Amtrak Knows How to Deal with Unruly Passengers

Several people were kicked off one of Amtrak’s Cascade trains the other day at the Olympia-Lacey station, some 75 miles south of Seattle. They were caught smoking on board and Amtrak’s policy is clear: Smoke on board and you’ll be getting off at the next stop.

On one of my Amtrak trips, I chatted with a conductor about how they deal with troublesome passengers – usually people caught smoking or someone who’s had too many beers in the lounge car.

“We tell them to change their behavior or we’ll put them off the train,” he said. “If they keep it up, there is no second warning. We don’t want them to know ahead of time that we’re going to put them off. That can lead to big problems because some of them will get violent. So the next thing they know, the train has stopped and they’re looking up at a couple of big state troopers.”

I had a first-hand experience with this many years ago aboard the late lamented Desert Wind as we were heading southwest across Nevada toward Los Angeles. A disreputable character in one of the coaches had been wandering into the sleeping cars cajoling passengers into giving him their little bottle of complimentary wine. (Ah, those were the days!)
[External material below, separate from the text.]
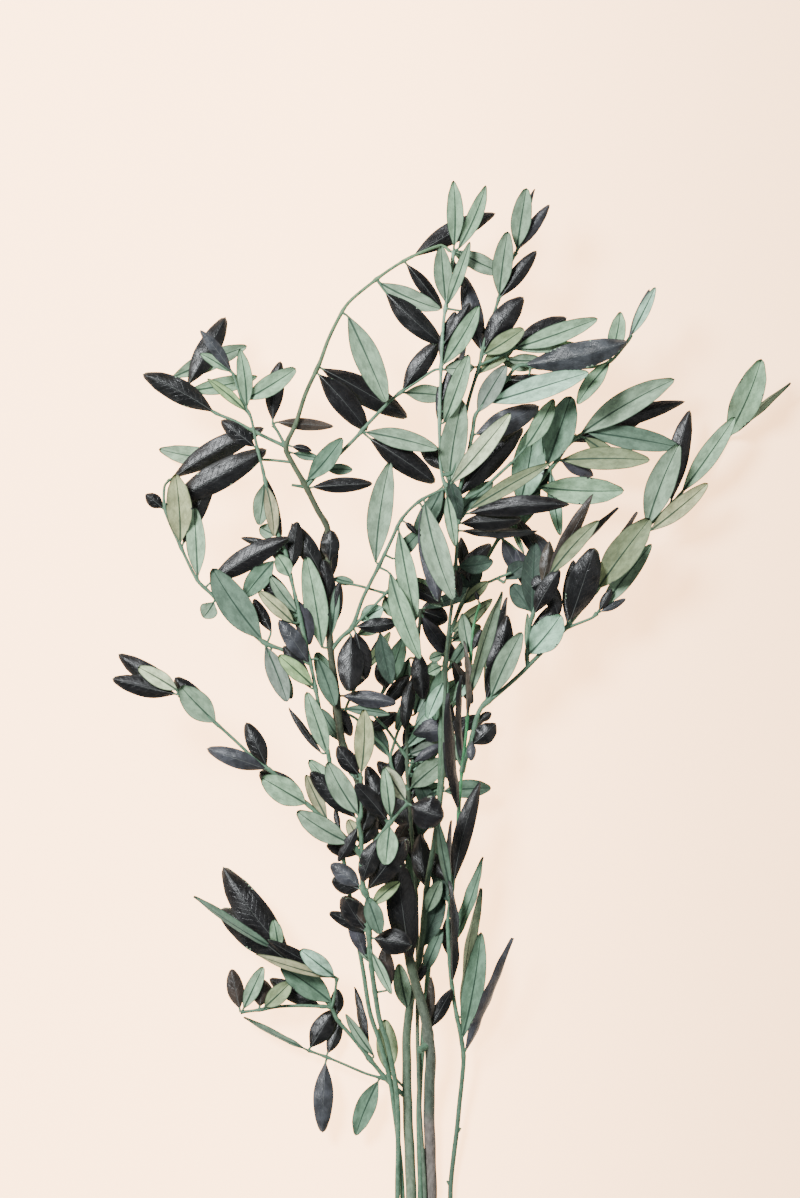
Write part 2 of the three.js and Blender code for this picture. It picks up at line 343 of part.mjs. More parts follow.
// Everything about a leaf that doesn't depend on its neighbours.
function layLeaf(row, axis, number) {
  const [bx, by, tx, ty, seen, side, order] = row;
  const root = nearest(axis, bx, by);
  const run = distance([bx, by], [tx, ty]);
  const ux = (tx - bx) / run;
  const uy = (ty - by) / run;
  const least = root[3] + 1.5;
  const ahead = (bx - root[0]) * ux + (by - root[1]) * uy;
  let base = [bx, by];
  if (distance(root, base) < least || ahead < 0) base = [root[0] + ux * least, root[1] + uy * least];
  const petiole = distance(root, base);
  const length = distance(base, [tx, ty]);
  const width = Math.max(seen * fullness, narrowest * length);
  const roll = Math.min(steepestRoll, Math.acos(Math.min(1, (seen * fullness) / width)));
  const tilt = order === 1 ? 0.15 : order === -1 ? -0.15 : 0.07 * vary(number, 1);
  const reach = petiole + length;
  return {
    root,
    base,
    tip: [tx, ty],
    petiole,
    length,
    width,
    blunt: Math.max(0.35, Math.min(0.66, 0.88 - (0.07 * length) / width)),
    roll: vary(number, 2) < 0 ? -roll : roll,
    dark: side < 10,
    fixed: order === FLOOR,
    end: order === FLOOR ? -0.2 - root[2] : Math.max(-9, Math.min(9, tilt * reach)),
    middle: order === FLOOR ? 3 : 0.03 * reach * (1 + vary(number, 3)),
    bow: 0.035 * length * vary(number, 4),
  };
}

// Share of the full width along the blade: a wedge at the base, rounder at the tip, most so on a short leaf.
function outline(leaf, t) {
  return Math.sin(Math.PI * t) ** (1.05 - leaf.blunt * t) * 0.94 + 0.06 * (1 - t);
}

// A point on the middle line of a leaf, t from -1 (root) over 0 (blade's base) to 1 (tip).
function onLeaf(leaf, t) {
  const reach = leaf.petiole + leaf.length;
  const u = t < 0 ? ((1 + t) * leaf.petiole) / reach : (leaf.petiole + t * leaf.length) / reach;
  const z = leaf.root[2] + leaf.end * u + leaf.middle * 4 * u * (1 - u);
  if (t < 0) {
    return [
      leaf.base[0] + (leaf.root[0] - leaf.base[0]) * -t,
      leaf.base[1] + (leaf.root[1] - leaf.base[1]) * -t,
      z,
    ];
  }
  const dx = (leaf.tip[0] - leaf.base[0]) / leaf.length;
  const dy = (leaf.tip[1] - leaf.base[1]) / leaf.length;
  const side = leaf.bow * 4 * t * (1 - t);
  return [leaf.base[0] + dx * leaf.length * t - dy * side, leaf.base[1] + dy * leaf.length * t + dx * side, z];
}

// Samples of a leaf for the clearance: [share of reach, x, y, half width from above, half height].
function leafSamples(leaf) {
  const out = [];
  for (const t of [-0.4, 0.04, 0.16, 0.28, 0.4, 0.52, 0.64, 0.76, 0.88, 1]) {
    const p = onLeaf(leaf, t);
    const half = t < 0 ? 1 : (leaf.width / 2) * outline(leaf, t);
    const reach = leaf.petiole + leaf.length;
    const u = t < 0 ? ((1 + t) * leaf.petiole) / reach : (leaf.petiole + t * leaf.length) / reach;
    const wide = Math.max(half * Math.cos(leaf.roll), leaf.length * 0.065);
    const high = 0.8 + half * (Math.abs(Math.sin(leaf.roll)) + leafFold);
    out.push([u, p[0], p[1], wide, high]);
  }
  return out;
}

function leafHeight(leaf, u) {
  return leaf.root[2] + leaf.end * u + leaf.middle * 4 * u * (1 - u);
}

// Moves the leaf up or down by dz at share u of its reach, mostly by tilting it.
function bend(leaf, u, dz) {
  if (leaf.fixed) return;
  const q = 4 * u * (1 - u) * 0.5;
  const norm = u * u + q * q + 0.02;
  const limit = 0.55 * leaf.length;
  leaf.end = Math.max(-limit, Math.min(limit, leaf.end + (dz * u) / norm));
  const low = 0.16 * leaf.length;
  leaf.middle = Math.max(-low, Math.min(low, leaf.middle + (dz * q * 0.5) / norm));
}

// Bends the leaves that would cross another branch until they pass above or below it.
function clearLeaves(plants) {
  const leaves = [];
  const stems = [];
  plants.forEach((plant, owner) => {
    for (const leaf of plant.leaves) leaves.push({ leaf, owner, samples: leafSamples(leaf) });
    for (const axis of plant.axes) {
      const samples = [];
      for (let i = 1; i < axis.length; i++) {
        const steps = Math.ceil(distance(axis[i - 1], axis[i]) / 4);
        for (let s = 0; s < steps; s++) {
          const p = axis[i - 1].map((v, k) => v + ((axis[i][k] - v) * s) / steps);
          samples.push([p[2], p[0], p[1], p[3] + 1.2, p[3]]);
        }
      }
      stems.push({ owner, samples });
    }
  });
  const contacts = [];
  const meet = (a, b, stem) => {
    const same = a.owner === b.owner;
    const found = [];
    let sum = 0;
    for (const s of a.samples) {
      if (same && s[0] < nearRoot) continue;
      for (const o of b.samples) {
        if (same && !stem && o[0] < nearRoot) continue;
        const dx = s[1] - o[1];
        const dy = s[2] - o[2];
        const reach = s[3] + o[3] + 0.5;
        if (dx * dx + dy * dy > reach * reach) continue;
        const other = stem ? o[0] : leafHeight(b.leaf, o[0]);
        sum += leafHeight(a.leaf, s[0]) - other;
        found.push([s[0], o[0], same ? (s[4] + o[4]) * 0.8 : s[4] + o[4] + leafGap]);
      }
    }
    const above = sum >= 0 ? 1 : -1;
    for (const [u, v, need] of found) contacts.push({ a: a.leaf, b: stem ? null : b.leaf, u, v, need, above });
  };
  leaves.forEach((a, i) => {
    leaves.slice(i + 1).forEach((b) => {
      meet(a, b, false);
    });
    stems.forEach((b) => {
      meet(a, b, true);
    });
  });
  for (let pass = 0; pass < passes; pass++) {
    for (const c of contacts) {
      const other = c.b ? leafHeight(c.b, c.v) : c.v;
      const lack = c.need - c.above * (leafHeight(c.a, c.u) - other);
      if (lack <= 0) continue;
      const share = !c.b || c.b.fixed ? 0.7 : c.a.fixed ? 0 : 0.35;
      bend(c.a, c.u, c.above * lack * share);
      if (c.b) bend(c.b, c.v, -c.above * lack * (c.a.fixed ? 0.7 : 0.35));
    }
    for (const { leaf, samples } of leaves) {
      for (const s of samples) {
        const lack = s[4] + 0.5 - leafHeight(leaf, s[0]);
        if (lack > 0) bend(leaf, s[0], lack);
      }
    }
  }
}

function solidOf(wasm, vertices, triangles) {
  return new wasm.Manifold(
    new wasm.Mesh({
      numProp: 3,
      vertProperties: new Float32Array(vertices.flat()),
      triVerts: new Uint32Array(triangles.flat()),
    }),
  );
}

function unit(v) {
  const l = Math.sqrt(v[0] * v[0] + v[1] * v[1] + v[2] * v[2]);
  return [v[0] / l, v[1] / l, v[2] / l];
}

function cross(a, b) {
  return [a[1] * b[2] - a[2] * b[1], a[2] * b[0] - a[0] * b[2], a[0] * b[1] - a[1] * b[0]];
}

function twigSolid(wasm, axis) {
  const sides = axis[0][3] >= 1.7 ? 5 : 4;
  const vertices = [];
  const triangles = [];
  const last = axis.length - 1;
  axis.forEach((p, i) => {
    const a = axis[Math.max(0, i - 1)];
    const b = axis[Math.min(last, i + 1)];
    const along = unit([b[0] - a[0], b[1] - a[1], b[2] - a[2]]);
    const across = unit(cross([0, 0, 1], along));
    const over = cross(along, across);
    for (let s = 0; s < sides; s++) {
      const angle = (2 * Math.PI * s) / sides + Math.PI / 2;
      const c = Math.cos(angle) * p[3];
      const h = Math.sin(angle) * p[3];
      vertices.push([0, 1, 2].map((k) => p[k] + across[k] * c + over[k] * h));
    }
  });
  for (let i = 0; i < last; i++) {
    for (let s = 0; s < sides; s++) {
      const a = i * sides + s;
      const b = i * sides + ((s + 1) % sides);
      triangles.push([a, b, b + sides], [a, b + sides, a + sides]);
    }
  }
  for (let s = 1; s < sides - 1; s++) {
    triangles.push([0, s + 1, s], [last * sides, last * sides + s, last * sides + s + 1]);
  }
  return solidOf(wasm, vertices, triangles);
}

function leafSolid(wasm, leaf) {
  const stations = leaf.length > 60 ? [0, 0.2, 0.5, 0.85] : leaf.length > 24 ? [0, 0.32, 0.75] : [0, 0.5];
  const vertices = [];
  const triangles = [];
  // The root reaches a little past the stem's axis.
  const root = onLeaf(leaf, -1);
  const sunk = 0.7 / leaf.petiole;
  const base = onLeaf(leaf, 0);
  vertices.push([0, 1, 2].map((k) => root[k] - (base[k] - root[k]) * sunk));
  for (const t of stations) {
    const p = onLeaf(leaf, t);
    const q = onLeaf(leaf, Math.min(1, t + 0.05));
    const o = t > 0 ? onLeaf(leaf, t - 0.05) : p;
    const along = unit([q[0] - o[0], q[1] - o[1], q[2] - o[2]]);
    const level = unit(cross([0, 0, 1], along));
    const normal = cross(along, level);
    const roll = leaf.roll * Math.min(1, t / 0.3);
    const half = t === 0 ? petioleWidth / 2 : (leaf.width / 2) * outline(leaf, t);
    const thick = (t === 0 ? petioleThickness : bladeThickness) / 2;
    const fold = t === 0 ? 0 : (leaf.dark ? -1 : 1) * leafFold * leaf.width;
    const c = Math.cos(roll);
    const s = Math.sin(roll);
    const across = [0, 1, 2].map((k) => level[k] * c + normal[k] * s);
    const over = [0, 1, 2].map((k) => normal[k] * c - level[k] * s);
    for (const [w, h] of [
      [half, fold / 2],
      [0, thick - fold / 2],
      [-half, fold / 2],
      [0, -thick - fold / 2],
    ]) {
      vertices.push([0, 1, 2].map((k) => p[k] + across[k] * w + over[k] * h));
    }
  }
  vertices.push(onLeaf(leaf, 1));
  const tip = vertices.length - 1;
  for (let s = 0; s < 4; s++) {
    const n = (s + 1) % 4;
    triangles.push([0, 1 + n, 1 + s], [tip, tip - 4 + s, tip - 4 + n]);
    for (let i = 0; i < stations.length - 1; i++) {
      const a = 1 + i * 4 + s;
      const b = 1 + i * 4 + n;
      // Both faces are split alike, from the middle line out to the margin.
      if (s % 2 === 0) triangles.push([a, b, a + 4], [b, b + 4, a + 4]);
      else triangles.push([a, b, b + 4], [a, b + 4, a + 4]);
    }
  }
  return solidOf(wasm, vertices, triangles);
}

// The block below the floor, as a solid.
function blockBelow(wasm, height) {
  const box = new THREE.BoxGeometry(...blockSize).translate(0, 0, height - blockSize[2] / 2);
  box.deleteAttribute("normal");
  box.deleteAttribute("uv");
  const merged = mergeVertices(box);
  return new wasm.Manifold(
    new wasm.Mesh({
      numProp: 3,
      vertProperties: merged.attributes.position.array,
      triVerts: new Uint32Array(merged.index.array),
    }),
  );
}

const wasm = await Module();
wasm.setup();

let number = 0;
const plants = branches.map((one) => {
  const axes = layTwigs(one);
  const leaves = [];
  one.twigs.forEach((t, k) => {
    for (const row of t.leaves) leaves.push(layLeaf(row, axes[k], number++));
  });
  return { name: one.name, axes, leaves };
});
clearLeaves(plants);

const floor = blockBelow(wasm, floorCut);
const group = new THREE.Group();
for (const plant of plants) {
  let body = null;
  for (const axis of plant.axes) {
    const solid = twigSolid(wasm, axis);
    body = body ? body.add(solid) : solid;
  }
  for (const leaf of plant.leaves) body = body.add(leafSolid(wasm, leaf));
  // Leaves that cross in one branch can shut in a speck of air: only the outer skin is kept.
  body = body.subtract(floor).decompose().reduce((a, b) => (a.volume() > b.volume() ? a : b));
  const made = body.getMesh();
  const geometry = new THREE.BufferGeometry();
  const positions = new Float32Array(made.numVert * 3);
  for (let i = 0; i < made.numVert; i++) {
    positions.set(made.vertProperties.subarray(i * made.numProp, i * made.numProp + 3), i * 3);
  }
  geometry.setAttribute("position", new THREE.BufferAttribute(positions, 3));
  geometry.setIndex(new THREE.BufferAttribute(new Uint32Array(made.triVerts), 1));
  geometry.computeVertexNormals();
  const material = new THREE.MeshStandardMaterial({ color: colours[plant.name], roughness: 0.7 });
  const mesh = new THREE.Mesh(geometry, material);
  mesh.name = plant.name;
  group.add(mesh);
}

export default group;
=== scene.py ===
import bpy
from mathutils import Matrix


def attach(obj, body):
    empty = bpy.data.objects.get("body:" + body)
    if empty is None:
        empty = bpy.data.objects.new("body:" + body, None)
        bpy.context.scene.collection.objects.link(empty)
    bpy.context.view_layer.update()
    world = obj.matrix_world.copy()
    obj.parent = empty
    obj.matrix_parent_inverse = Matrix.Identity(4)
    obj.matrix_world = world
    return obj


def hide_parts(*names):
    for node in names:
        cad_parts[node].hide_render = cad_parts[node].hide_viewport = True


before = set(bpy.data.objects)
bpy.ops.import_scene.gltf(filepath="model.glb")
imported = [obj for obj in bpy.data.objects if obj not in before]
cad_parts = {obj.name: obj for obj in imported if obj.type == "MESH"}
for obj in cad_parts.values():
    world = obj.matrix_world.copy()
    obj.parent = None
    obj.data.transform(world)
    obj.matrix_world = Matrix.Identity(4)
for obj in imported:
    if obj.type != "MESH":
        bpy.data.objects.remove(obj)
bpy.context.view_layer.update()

# %% [markdown]
# # A dried olive branch
#
# The real object is a loose bunch of seven cut and dried olive stems. Every leaf has two faces: the upper
# one is almost black and slightly glossy, the underside is a dusty green. The bunch lies down and the
# camera looks down on it, so the picture plane is the floor: x to the right, y up the page.
#
# The leaves are what gives the object its look, so each one that shows is built at the place measured on
# the photograph. Scattering one leaf over the stems would be quicker, but then no leaf would be
# where it really is.

# %% Modules and the unit
import math

import bpy
import mathutils
import numpy as np

MM = 0.001
print("sizes in millimetres, scaled by", MM)

# %% [markdown]
# ## The sides of a leaf
#
# Which face of a leaf shows decides its colour more than anything else. The names below are the finishes
# that the bunch has. Those numbered before SAGE are the dark upper side, and the others are undersides.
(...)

The Amtrak conductor dealt with this clown very effectively. The train stopped in the middle of the Nevada desert where a state highway crossed the tracks. A police car was there waiting and, when last seen, the wine hound was looking back at us from the rear seat of the police car en route to the jail at Caliente, Nevada.

Several of us waved good-bye to him from the air-conditioned comfort of the lounge car. There was even a smattering of applause.